June is already proving to be an important month in the continuing development of data protection laws as applied to the transfer of personal data from territories that, in GDPR terms, have "adequate" data protection laws and the steps that the data controller needs to take, where the personal data it controls may pass into territories that do not meet an adequacy test.
Why is this briefing important to me?
With the ever-increasing adoption of software as a service and cloud-based storage of data, more and more situations are arising in which personal data is transferred across international borders. The EU is modernising its GDPR based approach to international transfers, which includes requiring some very specific actions from data processors involved in the chain of processing activity that arises in such circumstances. The detail is contained in two decisions of the European Commission published on June 4th.
What is meant by adequate?
The concept originates from within the EU and involves a formal assessment of the data protection laws of a non-EU or EEA territory in order to determine whether there are appropriate safeguards for personal data, with rights enforceable by the data subject supported by the existence of legal remedies.
Within the UK post Brexit we are applying the same approach. Understandably, the UK has formally declared that the laws applicable in the EU/EEA member states provide adequate protection for the personal data of UK subjects.
We say that June is an important month because, as part of the arrangements that led to the UK exit from the European Union, it was agreed that the EU would, likewise, make their adequacy determination related to UK data protection laws. That decision is required to be in place by the end of June, failing which the UK will, in data protection terms, be regarded as a third country. Time is running out but the process is well underway with no suggestion that a positive outcome will not be achieved by the end of the month.
Why is the EU decision important to our business?
First and foremost, if your business does not involve the processing by you of personal data, which is being transferred to you from the EU it will not be of significance to you. However, from the point at which you are acquiring a customer within the EU it will become applicable. But this briefing will still be a good read as the UK is expected to adopt the same rules and methodologies as the EU.
For businesses that already sell their products and services into the EU, you will be affected by the new requirements, whether or not an adequacy decision is forthcoming, if your existing contract terms do not satisfy the requirements of Article 28 of the EU GDPR.
For businesses that operate with software as a service application that stores personal data in the cloud and that involves onward transfers from the UK, there are further important new requirements to be aware of.
OK, so I do have EU customers and I do receive personal data. What do I need to know?
Your EU customers are likely to be more vigilant around the legal terms and conditions under which they transfer data to you. It may well be that your business has already taken account of EU GDPR and have accepted the necessary requirements - or your own terms and conditions may already incorporate these which are to be found in Article 28 of GDPR.
In any event, the good news is that the process of providing the necessary assurances to your customer have been simplified, with the EU having published a standard form document that may be adopted, integrated with your terms and conditions of business or into a customer specific contract. These Standard Contractual Clauses (SCCs) are available to refer to here.
Keep in mind that these requirements also apply if you have an EU subsidiary from which personal data is transferred - a data sharing agreement incorporating these requirements is essential.
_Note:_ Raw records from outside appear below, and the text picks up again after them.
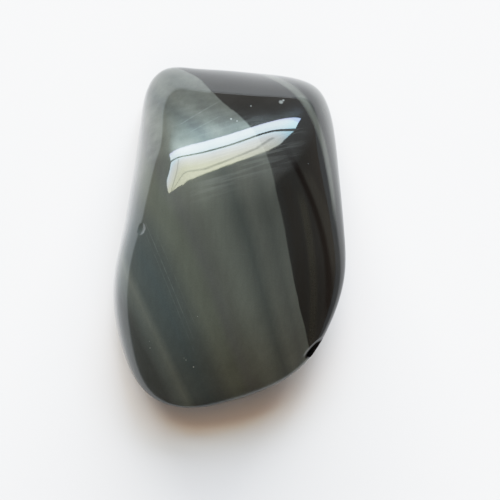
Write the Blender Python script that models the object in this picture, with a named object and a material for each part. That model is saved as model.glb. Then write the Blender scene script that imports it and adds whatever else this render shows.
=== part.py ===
"""A tumbled and polished pebble of banded obsidian with a fine cord hole drilled across its wide end.

The pebble lies flat. Its crown has a broad face that falls gently towards the wide end (-Y) and a
steeper face that falls to the narrow end (+Y), with a soft ridge between them. Lengths are in
millimetres until a mesh is written. Angles are in degrees, counted from +X about the middle.
"""

import bpy
import numpy as np
from mathutils import Vector

MM = 0.001

# Mesh of the pebble: meridians round it and rings from the resting spot to the crown
MERIDIANS = 88
RINGS = 44
RING_CROWDING = 1.4  # above 1, the rings crowd towards the widest line, where the form turns fastest

# Distance from the middle to the widest line, seen from above
OUTLINE = (
    (0, 13.5), (18, 13.9), (33, 15.4), (44, 17.5), (52, 19.5), (59, 20.9), (68, 21.0),
    (80, 20.5), (92, 20.7), (102, 21.5), (110, 22.3), (117, 21.2), (125, 18.3), (137, 15.1),
    (155, 13.0), (175, 12.5), (195, 13.8), (212, 15.8), (228, 18.2), (243, 20.5),
    (256, 20.5), (268, 19.4), (282, 18.4), (298, 17.5), (318, 15.7), (340, 14.3),
)

# Height of the widest line: low at the narrow end, near mid-thickness elsewhere
EDGE_HEIGHT = (
    (0, 5.3), (45, 3.4), (75, 1.8), (110, 1.5), (145, 1.5), (180, 3.3), (225, 4.0), (270, 3.9),
    (315, 5.0),
)

# How much further the outermost rim falls (or less, where negative), and how far in that reaches
RIM_DROP = (
    (0, -0.4), (30, -0.5), (60, -0.5), (90, -0.35), (115, 0.1), (135, 0.3), (150, 0.6), (165, 1.1),
    (180, 1.4), (210, 1.3), (228, 0.7), (250, 0.1), (275, -0.1), (300, -0.4), (330, -0.5),
)
RIM_REACH = 0.38

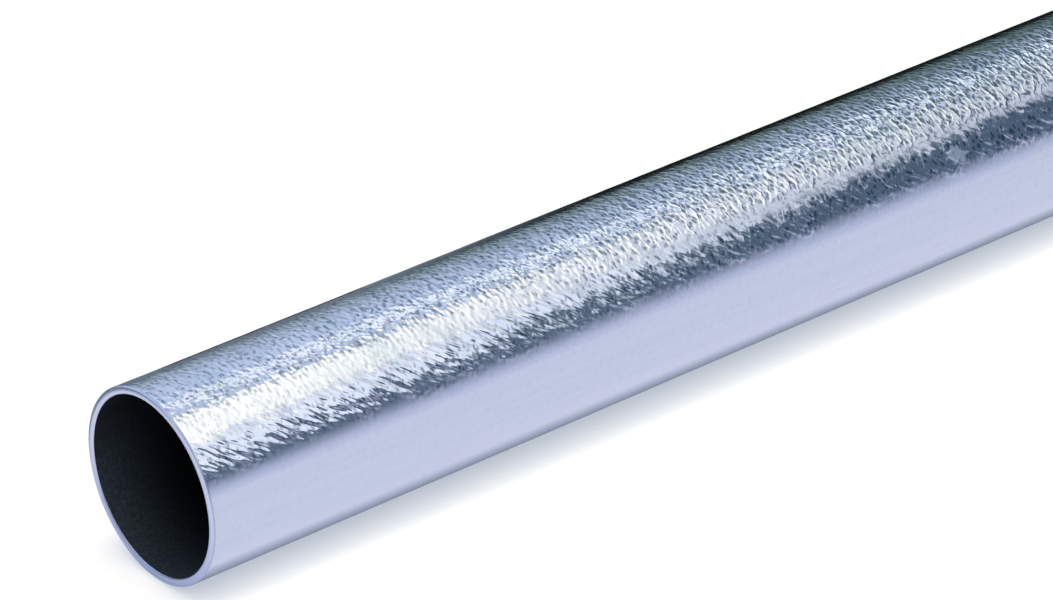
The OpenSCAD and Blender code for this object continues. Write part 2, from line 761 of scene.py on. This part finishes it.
def calm_share(tree, shape):
    """Node output of the relief's share: 1 above, and nearly nothing on the smooth side."""
    ragged_axes = relief_axes(RAGGED_LENGTH, 1.0, shape.slant, shape.run_angle)
    ragged = relief(tree, ragged_axes, *RAGGED_NOISE)
    away = multiply_add(tree, ragged, -EDGE_RAGGEDNESS, away_share(tree, shape.smooth_angle))
    return mapped(tree, away, *smooth_limits(shape), 1.0, shape.smooth_share)


def ripple_strength(tree, shape):
    """Node output of the ripple's strength: weaker near the near end, and weakest in the painted
    highlight band, where the pits' painted shade fades as well.
    """
    along = along_share(tree, STRENGTH_STRETCH, STRENGTH_SHARES)
    # Painted highlight: the band where the key light is brightest smooths the relief and fades the
    # pits' painted shade
    highlight_band_stretch = (HIGHLIGHT_BAND_FULL * shape.highlight_band_length, shape.highlight_band_length)
    highlight_band = along_share(tree, highlight_band_stretch, (1.0, 0.0))
    line = zone_share(tree, shape.highlight_band_angle, HIGHLIGHT_BAND_ZONE)
    kept = multiply_add(tree, math_node(tree, "MULTIPLY", highlight_band, line), -HIGHLIGHT_BAND_AWAY, 1.0)
    return math_node(tree, "MULTIPLY", along, kept)


def line_kept(tree):
    """Node output of what the calm line above the runs leaves of the relief and the pits."""
    line = zone_share(tree, CALM_LINE, CALM_ZONE)
    line = math_node(tree, "MULTIPLY", line, along_share(tree, CALM_STRETCH, (0.0, 1.0)))
    return multiply_add(tree, line, -CALM_AWAY, 1.0)


def back_kept(tree):
    """Node output of what the calmer back of the tube leaves of the relief."""
    return multiply_add(tree, zone_share(tree, BACK_LINE, BACK_ZONE), -BACK_AWAY, 1.0)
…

What if I hold personal data of my EU customers in software as a service applications such as accounting and CRM applications?
There are further considerations that you will need to take into account. If you have seen our previous briefing following a European Court of Justice decision (known as Schrems II), available here. You will know that the EU is now focusing on the use of SCCs as its key protection measure for personal data passing out of EU member states into third countries.
SCCs have existed for some time but predate EU GDPR. A commitment to revisit these model clauses was given immediately following the Schrems II decision, with a consultation exercise following. The outcome of that exercise is now known, with new SCCs covering international transfers of data also published on June 4th and available here.
As part of the modernisation process, the EU has adopted a modular approach to the SCCs allowing their use relevantly across various scenarios including controller to processor, processor to processor (relevant to sub-contracting) and to cover data sharing arrangements.
The new SCCs do, however, bring into play greater due diligence requirements for both the data exporter and data importer around the transfer of data to third countries. A local law assessment will be necessary, with this documented and available to regulators, the customer (in the case of the data importer's assessment) and data subjects affected by the transfer.
Are the EU requirements explained in this briefing directly applicable to my UK business?
The answer is clearly no. We have left the EU and now simply look to our domestic regulator - the Information Commissioner's Office. But customers in the EU will have concerns if they cannot demonstrate full compliance with requirements equivalent to EU GDPR, down the chain of data transmission. ICO has been following developments in this area and have already announced an intention to set out their own SCCs which will become a requirement under UK GDPR. This has not yet happened and will undoubtedly involve a consultation exercise. So the UK SCCs may not be in effect for some time.
The position is likely to be rather messy for some time to come. The main focus of this note is software as a service. What we can expect to see is a recognition amongst those service providers of the new EU requirements and, in due course, UK equivalent measures that are similar in scope. Service providers will be concerned about the local law assessment requirements which, in theory, will lead to many of their customers initiating due diligence. We are sure there will be ways of addressing that however.
The content of this article is intended to provide a general guide to the subject matter. Specialist advice should be sought about your specific circumstances.